Cependant, l’absence de mise à l’essai, comme le déplorent les experts, constitue certainement une limite importante à notre recherche. Devant l’ampleur de la tâche, nous n’avons pu réaliser que les premières étapes d’une recherche-développement. Sans expérimentation du dispositif, il est impossible de percevoir les réels effets de ce dernier sur le développement des compétences hypertextuelles multimodales d’élèves de niveau secondaire. Il nous paraît donc important de poursuivre notre étude en effectuant une éventuelle recherche collaborative afin d’expérimenter une nouvelle itération de notre dispositif didactique.

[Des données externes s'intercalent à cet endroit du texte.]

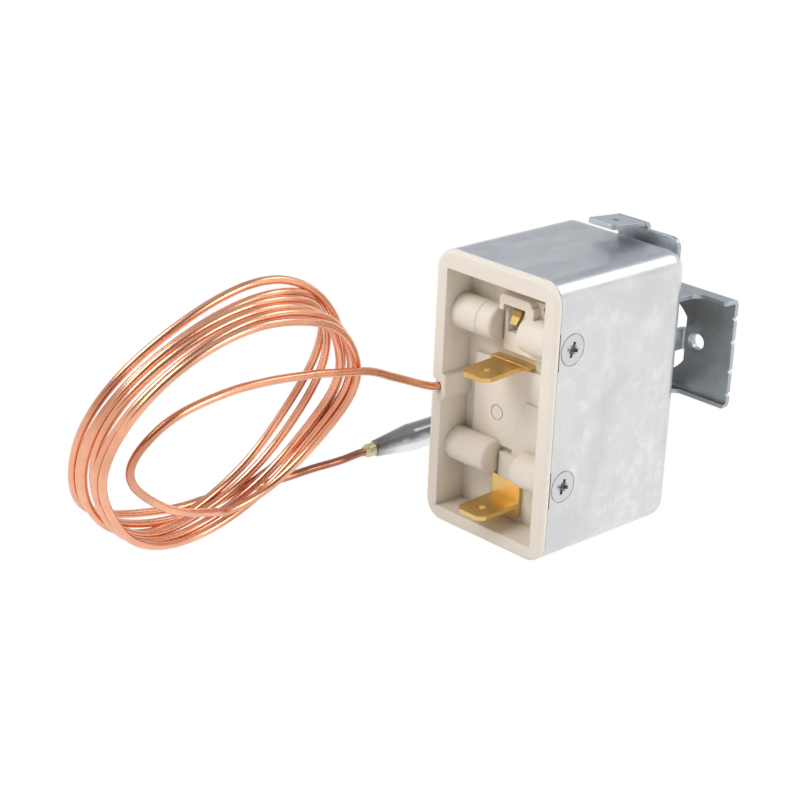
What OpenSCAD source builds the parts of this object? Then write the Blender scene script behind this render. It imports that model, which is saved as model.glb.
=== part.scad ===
// Capillary thermostat for panel mounting: steel case, moulded terminal base, front bracket,
// setpoint spindle, liquid-filled capillary system and changeover switch.
// X runs across the terminal face, Y from the terminals to the panel side, Z up.
// The case stands on its narrow bottom wall at Z = 0.

/* [Case] */
// Width of the case
case_w = 27.6; // [26.6:0.2:30]
// Height of the case
case_h = 49; // [48:0.5:54]
// Depth from the terminal rim to the panel side of the case
case_d = 33; // [32:0.5:38]
// Thickness of the case steel
case_wall = 0.8; // [0.6:0.1:1]
// Radius of the case edges that run front to back
corner_r = 3.6; // [3.6:0.2:5]
// Radius of the case edges round the panel side
nose_r = 3.4; // [2.4:0.2:3.4]

/* [Terminal base] */
// Thickness of the moulded rim in front of the steel edge
rim_t = 1.1; // [0.9:0.1:2]
// Rounding of the outer rim edge
rim_edge_r = 0.7; // [0.4:0.1:0.8]
// Clearance between the moulding and the steel
plug_gap = 0.1; // [0.05:0.05:0.2]
// Side walls of the terminal recess
recess_side = 2.6; // [2.4:0.1:3]
// Bottom wall of the terminal recess
recess_low = 2.6; // [2.2:0.1:3]
// Top wall of the terminal recess
recess_top = 3.3; // [2.8:0.1:3.6]
// Depth of the terminal recess
recess_d = 6.3; // [6:0.1:7]
// Thickness of the recess floor
floor_t = 2; // [1.6:0.1:2.2]
// Wall of the skirt round the switch
skirt_t = 1.5; // [1.3:0.1:1.6]
// Diameter of the upper screw bosses
boss_high_d = 6.2; // [6:0.2:7]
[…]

Enfin, ce dispositif a eu une retombée inattendue, soit celle d’ouvrir la discussion au sujet de l’enseignement-apprentissage de l’écriture numérique et du jeu vidéo en tant qu’objet d’apprentissage. Cet aspect de notre dispositif a suscité de nombreux commentaires de la part des experts. Il a également mis en évidence un certain intérêt pour l’enseignement et l’apprentissage de la programmation et des divers modes de développement en lien avec le jeu vidéo. Nous croyons également qu’il pourrait s’avérer intéressant de se pencher sur un volet de programmation de jeu vidéo dans une éventuelle expérimentation en classe, pour mobiliser ainsi l’aspect sémiotique du jeu vidéo comme nous le proposons déjà dans cette itération de notre dispositif et l’aspect cognitif mobilisé par les sciences informatiques en lien avec le codage.